Voice Dispossession: Voice dispossession involves the filtered, silencing, or reduction of vocality of opinions, ideas, and innovation among specific groups due to oppressive hierarchies, gendered obstacles or barriers, or other societal power domains. Fear or threat of consequences may also impede vocality of individuals amid these societal structures, which can result in decreased wellbeing, unfair or imbalanced dialogue, repressed innovation, barriers to social justice, and land dispossession (Stewart et al., 2020; Throne, 2018).

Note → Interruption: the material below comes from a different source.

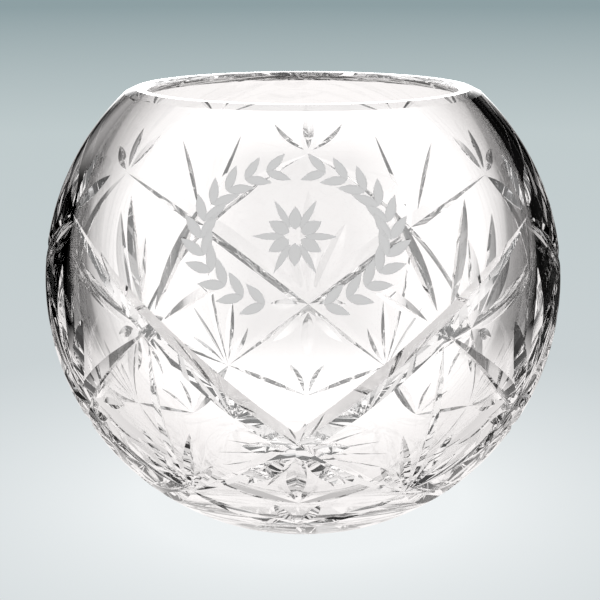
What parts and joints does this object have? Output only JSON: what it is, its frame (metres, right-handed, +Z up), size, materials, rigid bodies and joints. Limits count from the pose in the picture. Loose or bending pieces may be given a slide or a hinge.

Heirs’ Property: Heirs’ property is a form of tenancy in common and the term is commonly used along the GGCHC to refer to common land owned by multiple heirs whereby the original owner often died intestate and the land is typically passed down generation to generation outside of probate. Some report heirs’ property as a leading cause of land loss along the Corridor.

Land-Based Culture: The terms land culture or land-based culture are often used in reference to indigenous cultures that view their responsibility as land curators versus landowners. As such, land is also often connected to the identity and spirituality of individuals within the culture (Throne, 2020).

Invisibility: Invisibility has been used to address marginalized identities, underrepresented individuals who experience voice dispossession and/or are silent, and those who experience oppression and/or discrimination.

Lowcountry: The Lowcountry has been traditionally referred to as the 200-mile (322-kilometer) stretch of coastal South Carolina and Georgia.

Intersectionality: Originally founded within Black feminist and critical race theories, intersectionality has been defined as the intersection of oppressive forces that lead to marginalization and contribute to explicit bias and discrimination. The term is often used within social justice research and may carry various contextual denotations and connotations in contemporary research.